Just starting to play around with Neural Networks for fun after playing with some basic linear regression. I am an English teacher so don't have a math background and trying to read a book on this stuff is way over my head. I thought this would be a better avenue to get some basic questions answered (even though I suspect there is no easy answer). Just looking for some general guidance put in layman's terms. I am using a trial version of an Excel Add-In called NEURO XL. I apologize if these questions are too "elementary."
My first project is related to predicting a student's Verbal score on the SAT based on a number of test scores, GPA, practice exam scores, etc. as well as some qualitative data (gender: M=1
, F=0
; took SAT prep class: Y=1
, N=0
; plays varsity sports: Y=1
, N=0
).
In total, I have 21 variables that I would like to feed into the network, with the output being the actual score (200-800).
I have 9000 records of data spanning many years/students. Here are my questions:
1) How many records of the 9000 should I use to train the network? 1a. Should I completely randomize the selection of this training data or be more involved and make sure I include a variety of output scores and a wide range of each of the input variables?
2) If I split the data into an even number, say 9$\times$1000 (or however many) and created a network for each one, then tested the results of each of these 9 on the other 8 sets to see which had the lowest MSE across the samples, would this be a valid way to "choose" the best network if I wanted to predict the scores for my incoming students (not included in this data at all)?
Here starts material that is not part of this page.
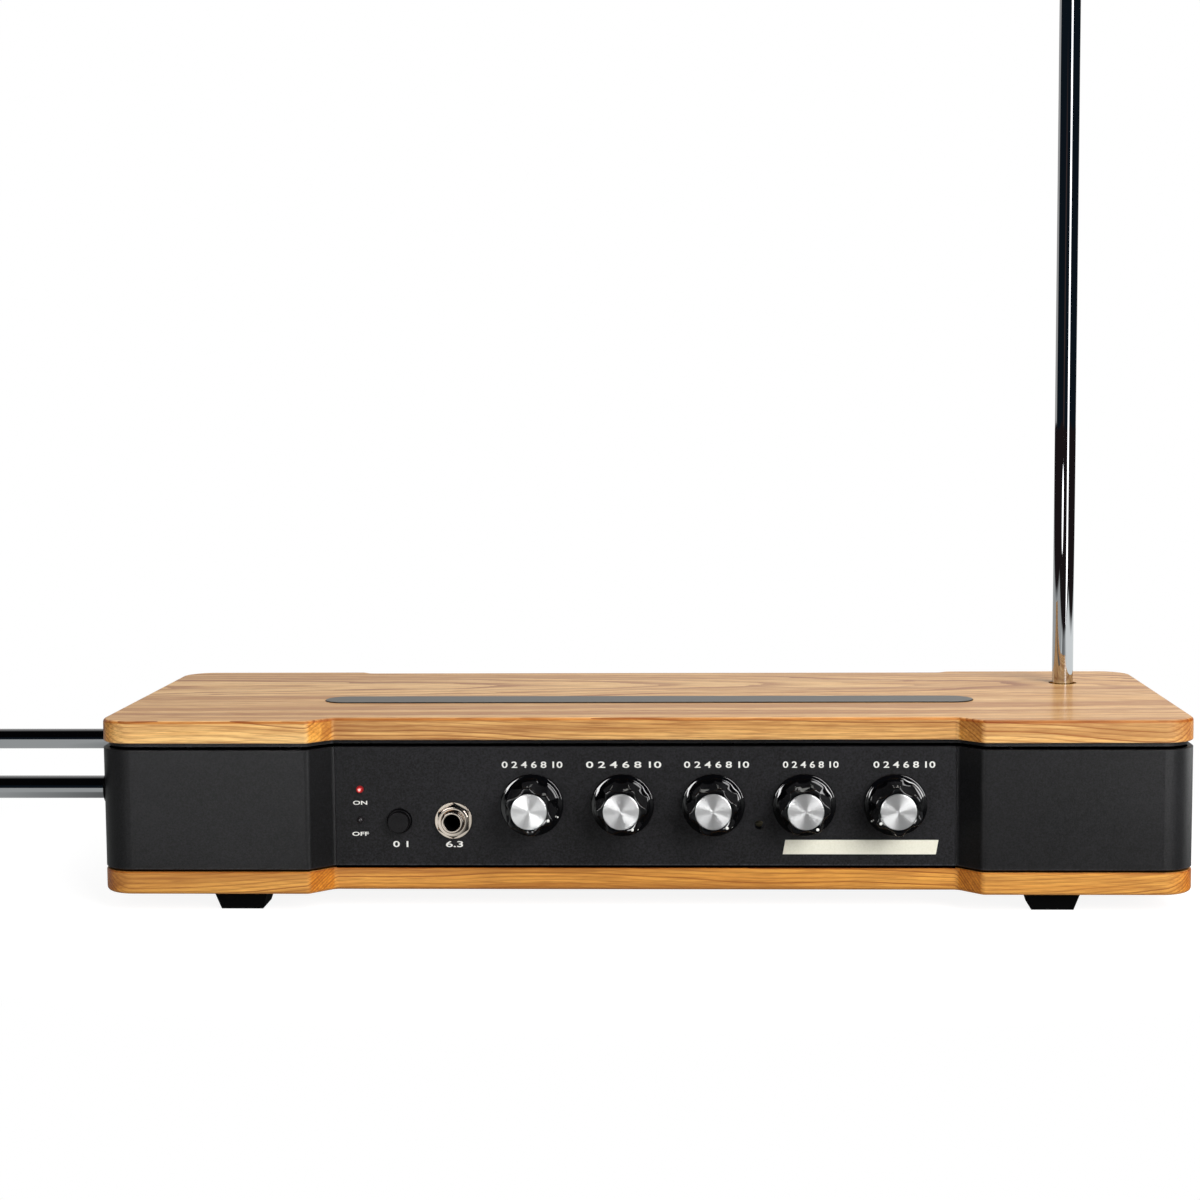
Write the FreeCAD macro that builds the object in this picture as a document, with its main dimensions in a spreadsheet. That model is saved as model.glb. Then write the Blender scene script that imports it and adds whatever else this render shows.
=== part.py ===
import FreeCAD
import Part

import math
import os
import re

import Sketcher
from FreeCAD import Placement, Rotation, Vector

# A tabletop instrument played by moving the hands near two metal antennas. Two wood plates
# hold a black shell between them; an upright rod stands at the right and a flat loop reaches
# out at the left. Five dials, a button, a phones jack and two lamps sit on the front panel.
#
# Frame, in millimetres: +X to the right of someone who faces the dials, +Y away from them and
# +Z up. The origin is the mouth of the stand socket, in the middle of the case's underside.

# Driving sizes. A name that ends in _rise is a height above the bottom plate's upper face.
SIZES = (
    # case
    ("case_width", 457.0),
    ("case_depth", 165.0),
    ("plate_thick", 9.5),
    ("corner_round", 14.0),
    ("edge_round", 1.6),
    ("notch_half", 130.5),
    ("notch_depth", 9.6),
    ("notch_round", 3.5),
    ("rear_half", 137.5),
    ("rear_depth", 3.8),
    ("shell_height", 51.4),
    ("wall", 2.3),
    ("shell_chamfer", 1.2),
    ("rim_gap", 1.15),
    ("liner_thick", 1.65),
    ("liner_inset", 2.3),
    ("window_margin", 6.0),
    # strip let into the top plate
    ("strip_length", 286.0),
    ("strip_width", 19.0),
    ("strip_thick", 2.0),
    ("strip_proud", 0.5),
    ("strip_y", -18.9),
    # screws that hold the case together
    ("post_radius", 4.5),
    ("post_merge", 0.8),
    ("post_offset", 8.0),
    ("case_screw_radius", 2.0),
    ("case_screw_head", 3.9),
    ("screw_clearance", 0.2),
    ("drive_radius", 1.25),
    ("drive_depth", 1.2),
    ("insert_radius", 3.1),
    ("insert_length", 7.0),
    ("screw_tip_gap", 0.8),
    # wood screws that hold the feet, the flange, the rod's socket and the loop's bracket
    ("wood_screw_radius", 1.75),
    ("wood_screw_length", 10.5),
    ("wood_head_radius", 3.5),
    ("wood_head_thick", 2.0),
    # feet
    ("foot_top", 22.8),
    ("foot_bottom", 17.6),
    ("foot_height", 8.2),
    ("foot_inset_x", 58.0),
    ("foot_inset_y", 18.5),
    # stand flange
    ("socket_radius", 7.5),
    ("boss_radius", 11.0),
    ("flange_radius", 27.0),
    ("flange_thick", 3.0),
    ("flange_screw_circle", 19.5),
    # panels
    ("panel_margin", 0.5),
    ("panel_thick", 1.2),
    ("fit_gap", 0.15),
    ("rear_panel_margin", 19.5),
    ("rear_panel_thick", 1.5),
    ("rear_panel_edge", 2.5),
    ("rear_screw_radius", 1.5),
    ("rear_head_radius", 2.9),
    ("rear_head_thick", 1.8),
    # dials
    ("dial_pitch", 38.0),
    ("dial_middle", 28.8),
    ("dial_rise", 26.9),
    ("skirt_radius", 13.2),
    ("skirt_edge", 1.4),
    ("skirt_slope", 1.4),
    ("grip_base_radius", 11.4),
    ("grip_top_radius", 10.2),
    ("grip_bevel", 0.6),
    ("knob_height", 17.2),
    ("knob_gap", 0.6),
    ("flute_circle", 16.2),
    ("flute_base", 5.1),
    ("flute_top", 8.0),
    ("well_radius", 8.0),
    ("well_depth", 4.6),
    ("cap_radius", 7.45),
    ("cap_thick", 0.9),
    ("cap_proud", 0.3),
    ("shaft_radius", 3.0),
    ("shaft_reach", 13.5),
    ("shaft_depth", 3.0),
    ("phones_angle", -24.7),
    ("volume_angle", -57.7),
    ("pitch_angle", -49.5),
    ("waveform_angle", -56.6),
    ("brightness_angle", 213.4),
    ("pot_radius", 8.5),
    ("pot_depth", 9.0),
    ("pot_bushing", 4.5),
    ("pot_bushing_reach", 4.2),
    ("tag_half", 6.8),
    ("tag_reach", 2.5),
    ("pot_nut_flats", 11.0),
    ("pot_nut_thick", 2.0),
    ("running_gap", 0.06),
    # button, lamps, trimmer and nameplate
    ("button_x", -103.2),
    ("button_rise", 19.9),
    ("button_radius", 5.15),
    ("button_cap_radius", 4.55),
    ("button_reach", 4.2),
    ("button_flange", 1.5),
    ("button_bevel", 1.0),
    ("button_stem", 2.0),
    ("button_travel", 2.0),
    ("button_gap", 0.25),
    ("switch_side", 12.0),
    ("switch_depth", 6.2),
    ("lamp_x", -119.7),
    ("power_lamp_rise", 33.4),
    ("mute_lamp_rise", 20.5),
    ("lamp_radius", 1.5),
    ("lamp_reach", 0.6),
    ("lamp_body", 4.0),
    ("lamp_rim", 0.4),
    ("lamp_leg", 0.3),
    ("trimmer_x", 48.0),
    ("trimmer_rise", 18.3),
    ("trimmer_hole", 1.9),
    ("trimmer_side", 7.0),
    ("trimmer_depth", 5.0),
    ("rotor_radius", 1.6),
    ("rotor_reach", 2.0),
    ("rotor_slot_depth", 0.7),
    ("rotor_slot_width", 0.6),
    ("nameplate_middle", 90.3),
    ("nameplate_length", 63.9),
    ("nameplate_slant", 1.1),
    ("nameplate_low", 5.9),
    ("nameplate_height", 6.1),
    ("nameplate_thick", 0.4),
    # jacks
    ("jack_x", -80.3),
    ("jack_rise", 20.2),
    ("jack_bore", 3.3),
    ("jack_bushing", 4.76),
    ("jack_reach", 5.8),
    ("jack_body_side", 15.0),
    ("jack_body_depth", 24.0),
    ("jack_end", 1.5),
    ("jack_nut_flats", 12.7),
    ("jack_nut_thick", 2.4),
    ("washer_radius", 7.95),
    ("washer_thick", 0.8),
    ("rear_jack_first", 46.0),
    ("rear_jack_pitch", 30.0),
    ("rear_rise", 26.0),
    # supply inlet and power rocker
    ("inlet_x", 84.0),
    ("inlet_radius", 5.6),
    ("inlet_rim", 1.0),
    ("inlet_bore", 2.9),
    ("inlet_pin", 1.0),
    ("inlet_depth", 12.0),
    ("inlet_reach", 3.6),
    ("inlet_nut_flats", 14.0),
    ("inlet_nut_thick", 1.8),
    ("rocker_x", -62.0),
    ("rocker_width", 10.6),
    ("rocker_height", 16.0),
    ("rocker_tilt", 8.0),
    ("rocker_depth", 7.0),
    ("rocker_slope", 2.2),
    ("rocker_gap", 0.3),
    ("rocker_floor", 3.0),
    ("pivot_radius", 1.0),
    ("pivot_bite", 0.9),
    ("frame_border", 2.4),
    ("frame_wall", 1.2),
    ("frame_thick", 2.0),
    ("frame_depth", 13.0),
    # boards
    ("board_thick", 1.6),
    ("standoff_height", 10.0),
    ("standoff_radius", 3.0),
    ("board_screw_radius", 1.4),
    ("board_head_radius", 2.8),
    ("board_left_gap", 98.5),
    ("board_right_gap", 68.5),
    ("board_front_gap", 40.5),
    ("board_back_gap", 30.5),
    ("board_inset", 6.0),
    ("control_inset", 5.0),
    ("control_margin", 5.0),
    ("coil_radius", 8.0),
    ("coil_core", 6.4),
    ("coil_height", 20.0),
    ("coil_flange", 1.5),
    ("coil_inset", 24.0),
    ("coil_pitch", 20.8),
    ("chip_length", 18.0),
    ("chip_width", 6.4),
    ("chip_thick", 3.4),
    ("chip_pitch", 30.0),
    ("chip_first", -20.0),
    ("chip_y", 4.0),
    ("can_radius", 4.0),
    ("can_height", 11.0),
    ("can_pitch", 14.0),
    ("can_first", 10.0),
    ("can_inset", 22.0),
    ("plug_length", 28.0),
    ("plug_side", 6.0),
    ("plug_inset", 9.0),
    ("ribbon_width", 25.0),
    ("ribbon_thick", 1.0),
    ("ribbon_lift", 6.0),
    # antennas
    ("antenna_radius", 4.7625),
    ("antenna_wall", 0.9),
    ("antenna_gap", 0.05),
    ("rod_length", 470.0),
    ("rod_inset_x", 37.3),
    ("rod_inset_y", 44.0),
    ("rod_hole_radius", 6.3),
    ("rod_cap_round", 1.2),
    ("socket_wall", 1.8),
    ("socket_floor", 8.0),
    ("socket_base_radius", 16.0),
    ("socket_base_thick", 3.0),
    ("leg_inset", 15.8),
    ("loop_rise", 33.4),
    ("loop_reach", 226.0),
    ("loop_bend", 38.0),
    ("loop_hole_gap", 2.0),
    ("loop_insert", 40.0),
    ("sleeve_end", 2.0),
    ("collar_length", 4.0),
    ("collar_lip", 2.0),
    ("bracket_inset", 22.0),
    ("bracket_thick", 2.0),
    ("bracket_foot", 14.0),
    ("bracket_screw_y", 40.0),
    ("lead_radius", 0.9),
    ("lead_bend", 5.0),
    ("lead_lift", 14.0),
    ("lead_inset", 10.0),
)
NAMES = {name for name, value in SIZES}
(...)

3) Since the scores on the tests that I am using as inputs vary in scale (some are on 1-100, and others 1-20 for example), should I normalize all of the inputs to their respective z-scores? When is this recommended vs not recommended?
4) I am predicting the actual score, but in reality, I'm NOT that concerned about the exact score but more of a range. Would my network be more accurate if I grouped the output scores into buckets and then tried to predict this number instead of the actual score?
E.g.
750-800 = 10
700-740 = 9
etc.
Is there any benefit to doing this or should I just go ahead and try to predict the exact score?
What if ALL I cared about was whether or not the score was above or below 600. Would I then just make the output 0(below 600) or 1(above 600)?
5a) I read somewhere that it's not good to use 0 and 1, but instead 0.1 and 0.9 - why is that?
5b) What about -1(below 600), 0(exactly 600), 1(above 600), would this work?
5c) Would the network always output -1, 0, 1 - or would it output fractions that I would then have to roundup or rounddown to finalize the prediction?
5d) Once I have found the "best" network from Question #3, would I then play around with the different parameters (number of epochs, number of neurons in hidden layer, momentum, learning rate, etc.) to optimize this further?
6a) What about the Activation Function? Will Log-sigmoid do the trick or should I try the other options my software has as well (threshold, hyperbolic tangent, zero-based log-sigmoid).
6b) What is the difference between log-sigmoid and zero-based log-sigmoid?